======== Material shown ========

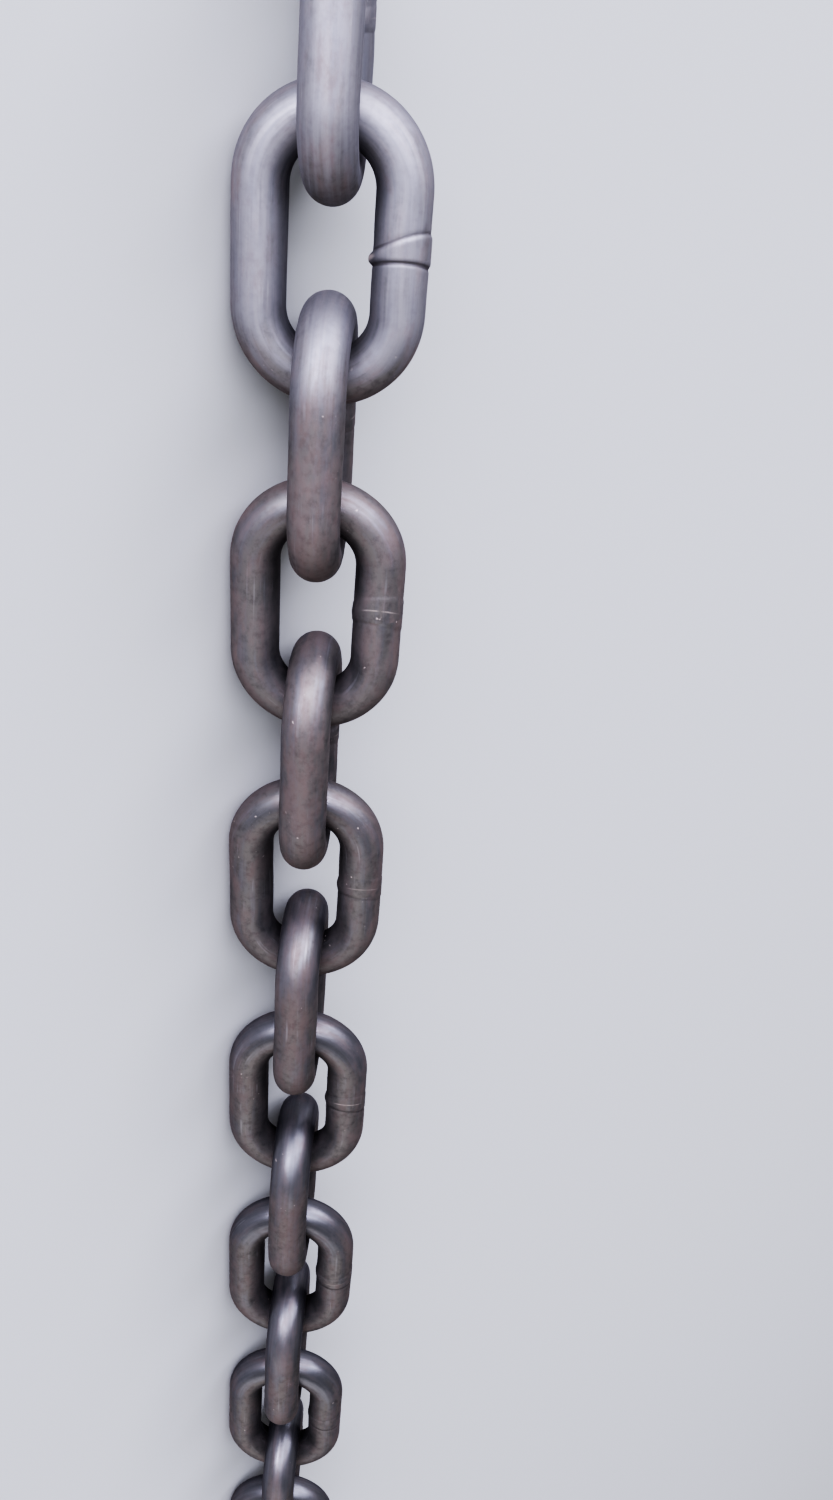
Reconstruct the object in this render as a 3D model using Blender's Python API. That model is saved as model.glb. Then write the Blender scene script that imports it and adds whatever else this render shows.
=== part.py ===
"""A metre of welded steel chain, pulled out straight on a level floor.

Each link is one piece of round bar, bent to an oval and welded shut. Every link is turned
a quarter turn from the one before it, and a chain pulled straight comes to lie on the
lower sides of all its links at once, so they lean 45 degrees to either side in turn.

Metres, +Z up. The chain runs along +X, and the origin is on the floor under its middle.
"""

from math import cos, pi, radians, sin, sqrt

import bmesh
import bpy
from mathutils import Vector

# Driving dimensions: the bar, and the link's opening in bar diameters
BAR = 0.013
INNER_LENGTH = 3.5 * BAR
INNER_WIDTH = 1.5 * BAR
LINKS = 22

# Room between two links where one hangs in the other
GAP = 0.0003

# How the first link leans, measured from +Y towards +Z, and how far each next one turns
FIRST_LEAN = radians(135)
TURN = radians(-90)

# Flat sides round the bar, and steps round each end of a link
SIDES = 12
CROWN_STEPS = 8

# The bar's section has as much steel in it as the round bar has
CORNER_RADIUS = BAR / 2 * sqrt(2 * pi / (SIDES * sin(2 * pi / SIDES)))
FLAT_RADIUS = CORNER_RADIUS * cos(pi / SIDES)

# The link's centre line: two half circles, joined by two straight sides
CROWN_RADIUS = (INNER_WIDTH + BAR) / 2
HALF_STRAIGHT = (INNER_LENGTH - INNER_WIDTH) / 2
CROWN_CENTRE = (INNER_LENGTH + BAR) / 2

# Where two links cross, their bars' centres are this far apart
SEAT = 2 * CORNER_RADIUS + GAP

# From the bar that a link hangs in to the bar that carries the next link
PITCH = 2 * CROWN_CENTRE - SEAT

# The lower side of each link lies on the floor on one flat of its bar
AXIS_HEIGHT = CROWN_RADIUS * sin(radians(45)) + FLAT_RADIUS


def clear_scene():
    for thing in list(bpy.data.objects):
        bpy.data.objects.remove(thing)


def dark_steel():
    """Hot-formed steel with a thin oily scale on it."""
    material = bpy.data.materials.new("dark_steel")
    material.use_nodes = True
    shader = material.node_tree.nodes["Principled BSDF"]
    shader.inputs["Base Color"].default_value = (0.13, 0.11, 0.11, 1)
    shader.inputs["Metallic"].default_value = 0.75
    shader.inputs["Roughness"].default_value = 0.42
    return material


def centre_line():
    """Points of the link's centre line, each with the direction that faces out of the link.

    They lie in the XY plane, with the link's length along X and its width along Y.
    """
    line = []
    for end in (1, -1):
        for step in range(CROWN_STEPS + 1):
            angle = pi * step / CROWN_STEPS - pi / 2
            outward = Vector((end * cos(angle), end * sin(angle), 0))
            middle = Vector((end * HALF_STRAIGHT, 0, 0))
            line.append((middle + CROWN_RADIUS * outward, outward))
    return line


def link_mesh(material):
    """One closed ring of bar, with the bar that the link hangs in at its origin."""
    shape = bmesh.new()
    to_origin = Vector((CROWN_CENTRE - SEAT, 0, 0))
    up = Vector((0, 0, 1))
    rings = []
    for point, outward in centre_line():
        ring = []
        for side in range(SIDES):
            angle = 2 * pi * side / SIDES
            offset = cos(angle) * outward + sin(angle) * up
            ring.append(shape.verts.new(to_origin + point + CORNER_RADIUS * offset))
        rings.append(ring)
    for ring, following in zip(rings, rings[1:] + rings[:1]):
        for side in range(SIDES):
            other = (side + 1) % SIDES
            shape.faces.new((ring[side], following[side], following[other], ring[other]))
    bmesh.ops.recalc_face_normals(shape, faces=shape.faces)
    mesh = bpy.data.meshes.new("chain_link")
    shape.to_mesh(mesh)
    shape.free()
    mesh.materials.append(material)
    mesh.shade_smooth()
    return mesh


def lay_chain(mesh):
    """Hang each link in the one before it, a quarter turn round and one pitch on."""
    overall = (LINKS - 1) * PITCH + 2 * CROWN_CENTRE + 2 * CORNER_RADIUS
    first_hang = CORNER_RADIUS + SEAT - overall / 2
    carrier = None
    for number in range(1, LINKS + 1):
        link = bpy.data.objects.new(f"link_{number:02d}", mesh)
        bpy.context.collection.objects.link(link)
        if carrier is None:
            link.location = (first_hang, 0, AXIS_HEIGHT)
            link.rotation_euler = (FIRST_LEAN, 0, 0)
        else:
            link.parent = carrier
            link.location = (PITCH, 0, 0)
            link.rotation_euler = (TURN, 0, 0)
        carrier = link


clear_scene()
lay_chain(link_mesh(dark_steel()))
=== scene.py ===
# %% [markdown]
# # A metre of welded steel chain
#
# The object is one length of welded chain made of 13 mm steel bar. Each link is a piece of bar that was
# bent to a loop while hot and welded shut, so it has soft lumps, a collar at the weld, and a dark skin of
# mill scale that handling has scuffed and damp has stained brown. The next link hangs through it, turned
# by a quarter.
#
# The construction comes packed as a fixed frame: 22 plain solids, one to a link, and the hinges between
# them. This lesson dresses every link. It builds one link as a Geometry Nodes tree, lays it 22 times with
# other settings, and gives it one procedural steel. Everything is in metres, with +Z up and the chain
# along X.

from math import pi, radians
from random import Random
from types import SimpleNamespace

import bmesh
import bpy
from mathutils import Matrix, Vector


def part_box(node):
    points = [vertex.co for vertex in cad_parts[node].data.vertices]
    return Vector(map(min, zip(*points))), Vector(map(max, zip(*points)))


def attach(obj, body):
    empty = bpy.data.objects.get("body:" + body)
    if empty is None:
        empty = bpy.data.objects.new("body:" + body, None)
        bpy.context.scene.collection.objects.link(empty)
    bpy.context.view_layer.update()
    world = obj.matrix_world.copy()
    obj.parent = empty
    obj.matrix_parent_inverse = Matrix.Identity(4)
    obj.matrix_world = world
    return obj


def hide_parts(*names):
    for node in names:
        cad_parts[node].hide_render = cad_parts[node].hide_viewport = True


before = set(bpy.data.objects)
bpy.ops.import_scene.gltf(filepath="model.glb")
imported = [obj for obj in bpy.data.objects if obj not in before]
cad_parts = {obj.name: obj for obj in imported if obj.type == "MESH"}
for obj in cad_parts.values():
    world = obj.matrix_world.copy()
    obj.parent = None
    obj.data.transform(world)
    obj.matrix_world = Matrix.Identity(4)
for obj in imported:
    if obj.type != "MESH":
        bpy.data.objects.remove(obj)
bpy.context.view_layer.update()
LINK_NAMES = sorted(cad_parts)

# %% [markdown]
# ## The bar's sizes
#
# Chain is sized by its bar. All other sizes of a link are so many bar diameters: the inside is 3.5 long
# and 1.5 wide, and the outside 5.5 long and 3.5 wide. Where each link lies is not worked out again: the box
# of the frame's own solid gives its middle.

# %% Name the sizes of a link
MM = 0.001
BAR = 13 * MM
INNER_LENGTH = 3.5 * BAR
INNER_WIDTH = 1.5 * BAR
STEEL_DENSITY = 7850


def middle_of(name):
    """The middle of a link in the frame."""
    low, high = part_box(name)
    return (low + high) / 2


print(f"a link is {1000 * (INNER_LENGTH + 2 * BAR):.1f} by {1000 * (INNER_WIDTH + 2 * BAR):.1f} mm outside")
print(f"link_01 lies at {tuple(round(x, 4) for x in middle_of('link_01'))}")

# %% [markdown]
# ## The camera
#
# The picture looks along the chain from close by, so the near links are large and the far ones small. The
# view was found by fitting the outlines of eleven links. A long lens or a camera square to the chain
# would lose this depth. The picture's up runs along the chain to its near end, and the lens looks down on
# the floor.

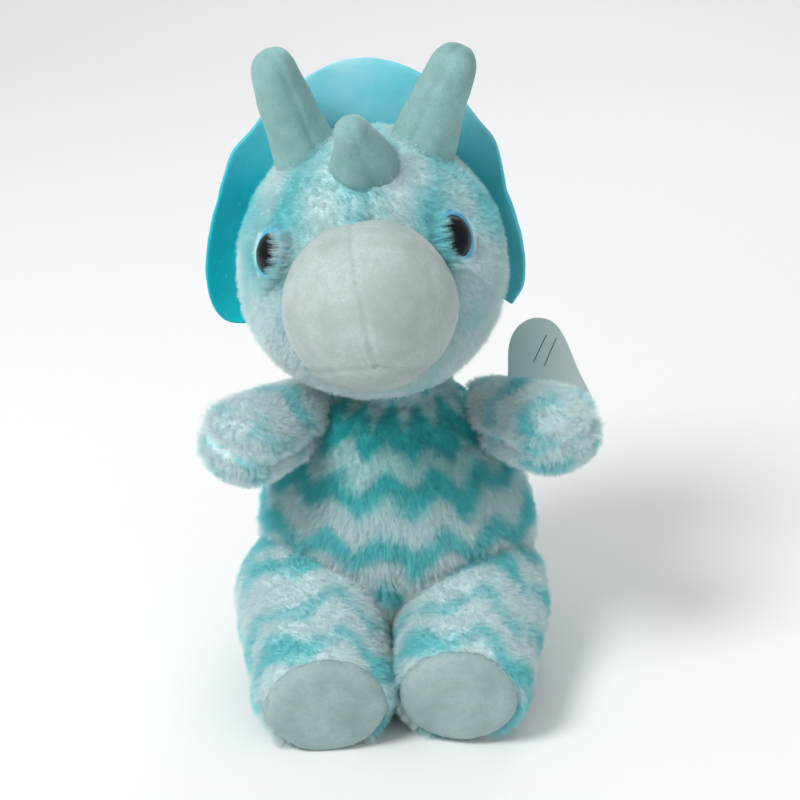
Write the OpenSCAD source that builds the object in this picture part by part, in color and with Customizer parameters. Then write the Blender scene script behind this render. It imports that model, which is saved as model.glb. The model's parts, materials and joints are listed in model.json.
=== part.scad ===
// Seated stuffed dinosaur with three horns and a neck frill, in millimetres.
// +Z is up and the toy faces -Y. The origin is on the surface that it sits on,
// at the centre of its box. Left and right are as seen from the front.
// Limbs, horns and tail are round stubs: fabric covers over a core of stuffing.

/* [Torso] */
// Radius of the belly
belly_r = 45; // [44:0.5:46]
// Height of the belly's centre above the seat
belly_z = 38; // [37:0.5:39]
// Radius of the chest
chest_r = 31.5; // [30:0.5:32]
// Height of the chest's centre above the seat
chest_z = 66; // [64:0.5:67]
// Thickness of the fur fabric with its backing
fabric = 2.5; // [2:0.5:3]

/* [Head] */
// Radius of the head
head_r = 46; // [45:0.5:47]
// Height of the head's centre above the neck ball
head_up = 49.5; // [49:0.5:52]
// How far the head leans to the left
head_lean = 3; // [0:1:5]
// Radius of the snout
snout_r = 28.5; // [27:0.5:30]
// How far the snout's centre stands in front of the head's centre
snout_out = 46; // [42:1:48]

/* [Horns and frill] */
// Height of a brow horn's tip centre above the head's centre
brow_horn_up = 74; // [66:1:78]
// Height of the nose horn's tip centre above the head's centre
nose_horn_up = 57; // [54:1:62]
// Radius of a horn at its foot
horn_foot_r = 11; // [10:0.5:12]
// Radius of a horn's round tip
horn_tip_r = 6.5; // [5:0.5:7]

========

Print, please, the lines above from the very first through the one that holds "a level floor.", both included, word for word and with nothing else.

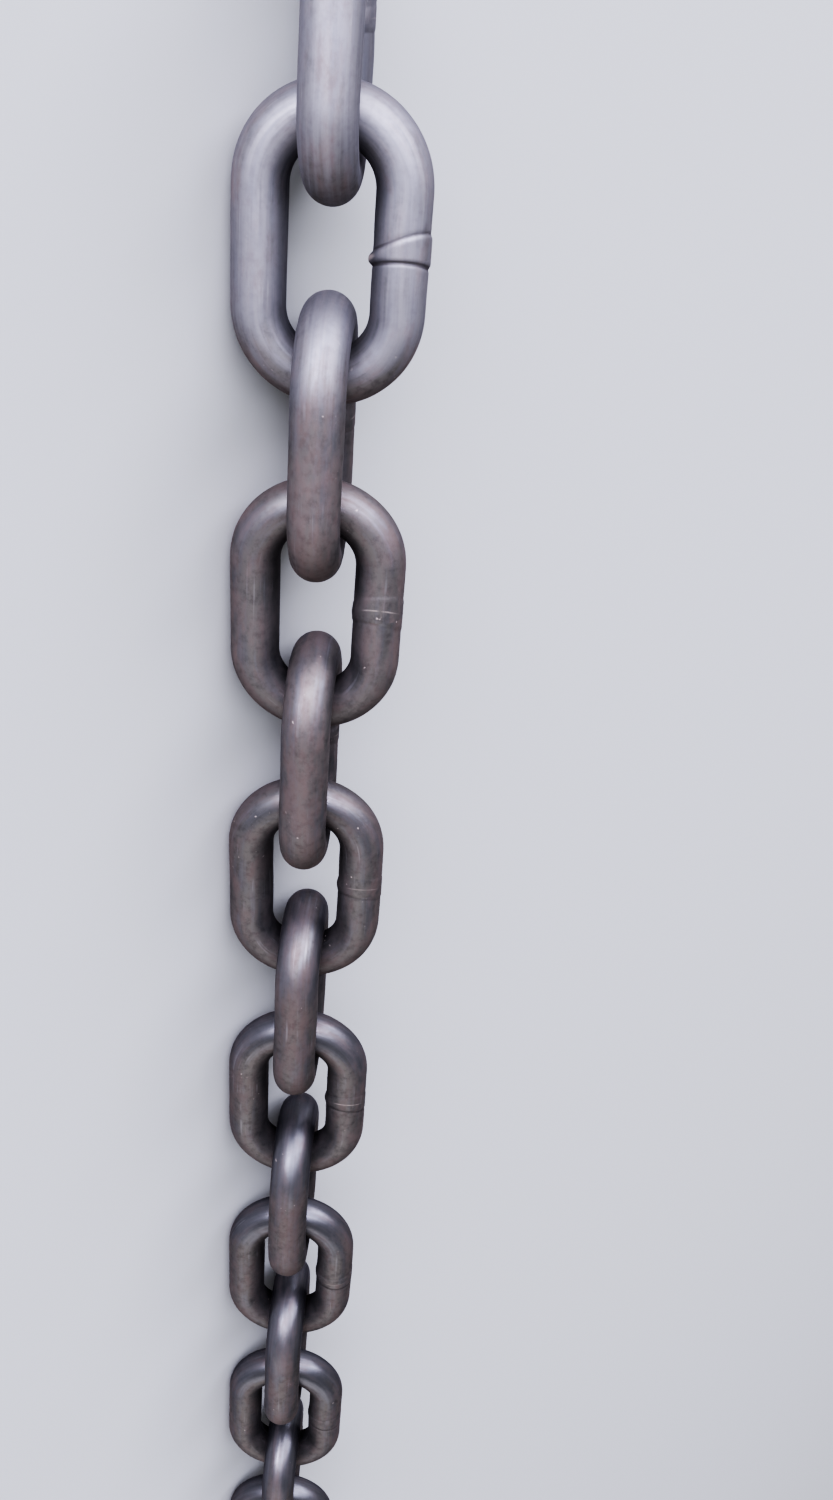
Reconstruct the object in this render as a 3D model using Blender's Python API. That model is saved as model.glb. Then write the Blender scene script that imports it and adds whatever else this render shows.
=== part.py ===
"""A metre of welded steel chain, pulled out straight on a level floor.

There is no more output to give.